Los veinte minutos de The immigrant comienzan con el agitado viaje de unos desharrapados rumbo a Norteamérica. Uno de los pasajeros (Charles Chaplin) se ve atraído por una joven (Edna Purviance) que viaja en compañía de su madre, apenadas por haber perdido el poco dinero que guardaban. Chaplin, que no sin pocos riesgos ha desplumado, sin sospecharlo, al desencadenante de la tragedia, le entrega parte de las ganancias a la muchacha sin que ella lo advierta, lo que propiciará un pequeño malentendido. Cuando arriben en la tierra de la libertad cada uno tomará su camino, hasta que una moneda caprichosa los vuelva a juntar en un restaurante. Un artista (Henry Bergman), que se fija en ellos mientras devoran un menú de guisantes y café, les contrata para trabajar en el mundo del espectáculo, y salva al joven protagonista de ser vapuleado por la plantilla de camareros. Los enamorados atravesarán juntos la puerta del futuro.
Es asombroso cómo con un gesto (que el cazatalentos encuadre a la pareja con los dedos), una mirada (la de los viajeros al horizonte neoyorquino) o una fugaz visión de un objeto (la Estatua de la Libertad, un brillo metálico, un pañuelo), Chaplin cuenta todo de sus personajes, de sí mismo, de su pasado y el porvenir soñado. La distancia física de la cámara, la equivalente a la moral de los ojos del espectador, en las escenas del comedor, o saber que fue la moneda que da origen a la segunda parte del cortometraje el punto de partida de un guión que debió inventar un antes para dar veracidad, vida, al encuentro fortuito, remarcan la grandeza del realizador, uno de los elegidos para la gloria. Nadie unió comedia y tragedia en una pantalla, un personaje, como Chaplin. Mientras el mundo luchaba por ser libre, él lo hacía por dibujar sonrisas. Y por llenar sus arcas. ¿Un objetivo reprobable?

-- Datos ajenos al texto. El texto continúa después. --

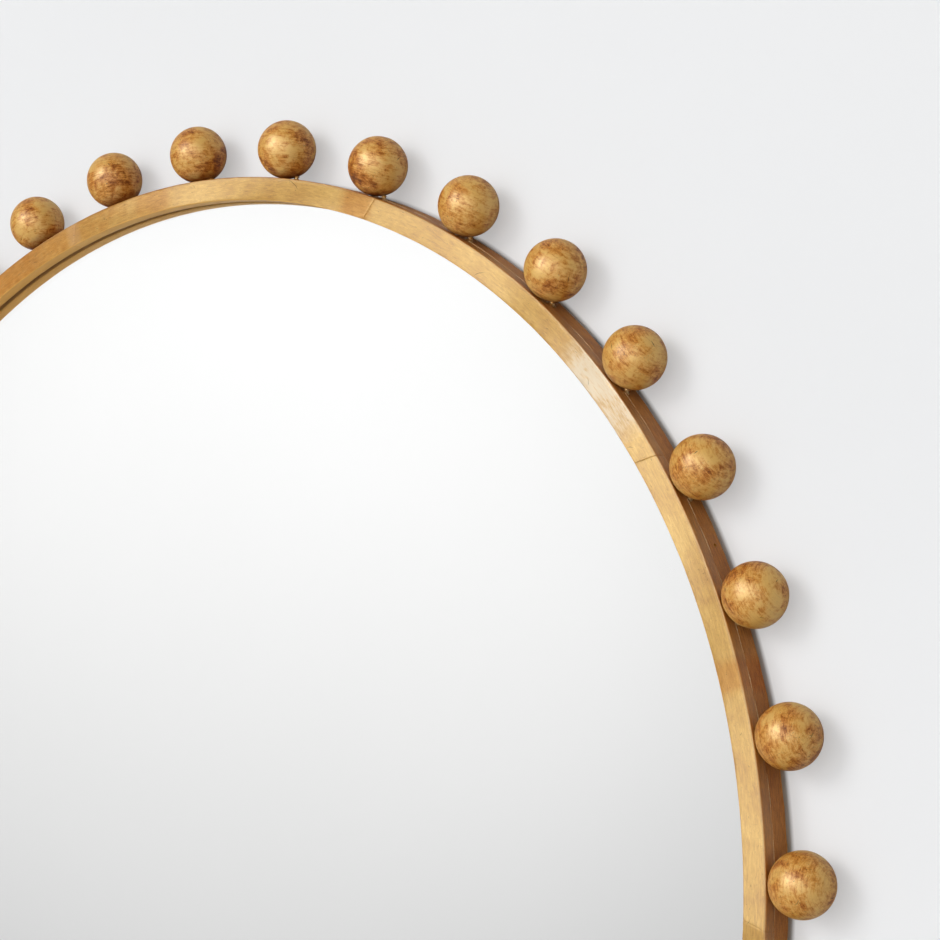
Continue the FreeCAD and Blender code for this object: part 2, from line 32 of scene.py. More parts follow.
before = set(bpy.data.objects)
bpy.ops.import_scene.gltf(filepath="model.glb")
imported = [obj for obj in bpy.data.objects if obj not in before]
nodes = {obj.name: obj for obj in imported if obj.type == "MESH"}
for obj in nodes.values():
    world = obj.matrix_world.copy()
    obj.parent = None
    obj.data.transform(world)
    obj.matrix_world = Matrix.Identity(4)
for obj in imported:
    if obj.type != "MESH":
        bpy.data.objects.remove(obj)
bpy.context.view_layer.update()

MM = 0.001
BODY = "mirror"
INTO_WALL = Vector((0, 1, 0))
TO_VIEWER = Vector((0, -1, 0))

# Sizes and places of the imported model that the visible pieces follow.
BALL_COUNT = 36
BALL_STEP = 360 / BALL_COUNT
BALL_RADIUS = 20 * MM
BALL_ORBIT = 488.1 * MM
RIM_RADIUS = 468 * MM
FACE_INNER = 452 * MM
FACE_MIDDLE = (RIM_RADIUS + FACE_INNER) / 2
FACE_HALF_WIDTH = (RIM_RADIUS - FACE_INNER) / 2
FACE_Y = -7 * MM
SEAM_Y = 2.2 * MM
SEGMENTS = 10
SEGMENT_STEP = 360 / SEGMENTS
JOINT_ANGLE = 33
JOINT_SLANT = 0.35
GLASS_BACK_Y = 6.2 * MM
SILVER_RADIUS = 457.3 * MM
BRAD_SIDE = 8 * MM
BRAD_Y = 4.5 * MM
PAD_COUNT = 4
PAD_ORBIT = 463.5 * MM
RING_BACK_Y = 18 * MM
WALL_Y = 20 * MM

# Worn arrises of the front layer.
FACE_ARRIS = 0.8 * MM
BACK_ARRIS = 0.25 * MM
CHIPPED_FROM = 7.2 * MM

# The room. Directions point from the mirror to the light.
WALL_GAP = 2.0 * MM
WALL_OPENING = 460 * MM
FLOOR_Z = -1.35
WINDOW = (0.12, -0.98, -0.15)
SOFTBOX = (-0.30, -0.87, 0.36)
BEHIND = (-0.2, 0.9, 0.4)
MIRRORED = (-0.69, -0.72, 0.02)
BACKDROP = 0.86


# ------------------------------------------------------------ node helpers


class Nodes:
    """Short ways to build a node tree. A value is a number, a colour or a socket."""

    def __init__(self, tree):
        self.tree = tree

    def put(self, socket, value):
        """Links a socket to a socket, or sets it to a plain value."""
        if isinstance(value, bpy.types.NodeSocket):
            self.tree.links.new(value, socket)
        elif socket.type == "RGBA" and len(value) == 3:
            socket.default_value = (*value, 1)
        else:
            socket.default_value = value

    def node(self, kind, inputs=None, **settings):
        made = self.tree.nodes.new("ShaderNode" + kind)
        for name, value in settings.items():
            setattr(made, name, value)
        for name, value in (inputs or {}).items():
            self.put(made.inputs[name], value)
        return made

    def math(self, operation, *values):
        return self.node("Math", dict(enumerate(values)), operation=operation).outputs[0]

    def times(self, first, second):
        return self.math("MULTIPLY", first, second)

    def without(self, mask):
        """The rest of a mask that runs from 0 to 1."""
        return self.math("SUBTRACT", 1.0, mask)

    def length(self, first, second):
        """How far a point lies from an axis, by its two distances across it."""
        squares = self.math("ADD", self.times(first, first), self.times(second, second))
        return self.math("SQRT", squares)

    def vector(self, x, y, z):
        return self.node("CombineXYZ", {0: x, 1: y, 2: z}).outputs[0]

    def parts(self, vector):
        return self.node("SeparateXYZ", {0: vector}).outputs

    def remap(self, value, low, high, to_low=0.0, to_high=1.0, ease="LINEAR"):
        inputs = {0: value, 1: low, 2: high, 3: to_low, 4: to_high}
        made = self.node("MapRange", inputs, clamp=True, interpolation_type=ease)
        return made.outputs[0]

    def blend(self, factor, first, second):
        """Two shaders, mixed."""
        return self.node("MixShader", {0: factor, 1: first, 2: second}).outputs[0]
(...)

En 1918, la First National puso un millón de dólares encima de la mesa y pasó a distribuir sus largos. Aquel joven que había crecido entre el hambre, el frío y la severa disciplina de los internados británicos, se había convertido en un loco que pronto tomaría las riendas del manicomio.
En el libro 1001 películas que hay que ver antes de morir (Editorial Grijalbo) se detallan 4 títulos de C. Chaplin: The gold rush (La quimera del oro, 1925); City lights (Luces de la ciudad, 1931); Modern times (Tiempos modernos, 1936) y Monsieur Verdoux (1947).